2015 GSA Annual Meeting in Baltimore, Maryland, USA (1-4 November 2015)

Paper No. 207-2
Presentation Time: 9:00 AM-6:30 PM


VOSS, Josh, Southeastern Minnesota Water Resources Center, Geoscience Department, Winona State University, PO Box 5838, Winona, MN 55987 and DOGWILER, Toby, Geography, Geology, and Planning Department, Missouri State University, 901 S. National Ave, Springfield, MO 65897, jcv15@live.missouristate.edu

Digital Terrain Analysis (DTA) is a technique that uses Digital Elevation Models (DEMs) to predict landscape processes, such as erosion. Using DTA can help minimize the amount of time and money spent completing fieldwork. One problem with DTA is choosing an appropriate DEM resolution that will minimize computer processing overhead and still provide accurate predictions of erosion.

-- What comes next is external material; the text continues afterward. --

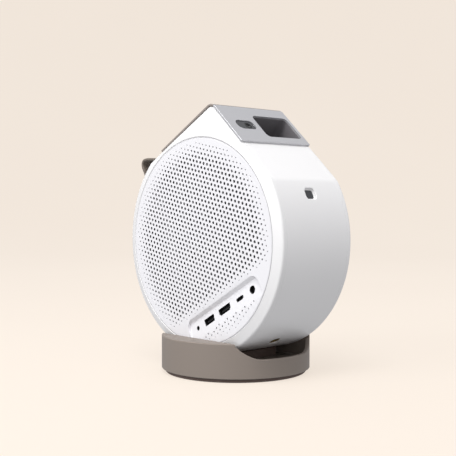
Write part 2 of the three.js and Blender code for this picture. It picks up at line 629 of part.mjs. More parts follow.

This study compares this balance with the goal of identifying the ideal DEM resolution for predicting erosion using DTA based on DEMs. We started with a 1-meter resolution DEM of the Root River watershed that was aggregated to a 3-meter, 10-meter, 15-meter and 30-meter resolution DEMs in ArcGIS. Using different spatial analyst extensions, the Stream Power Index (SPI) was calculated at each resolution. Other studies have shown that areas of the landscape with high SPI values are likely to experience erosion. Fieldwork was conducted to verify the SPI predictions. Based on the field verification a threshold percentile was determined above which the SPI was a statistically good predictor of erosion. Our analysis showed that the finer resolution DEMs could accurately predict small scale erosion, but as the resolution coarsened there was an increase in the number of sites with low SPI scores where erosion was observed during field verification. Thus, at coarser resolutions the SPI metric under-predicts which sites are likely to erode. We attribute this under-prediction to the scale of the erosional features observed in the field (decimeter-scale), which are not adequately resolved by lower-resolution DEMs. We concluded that a 3-meter DEM is the ideal resolution.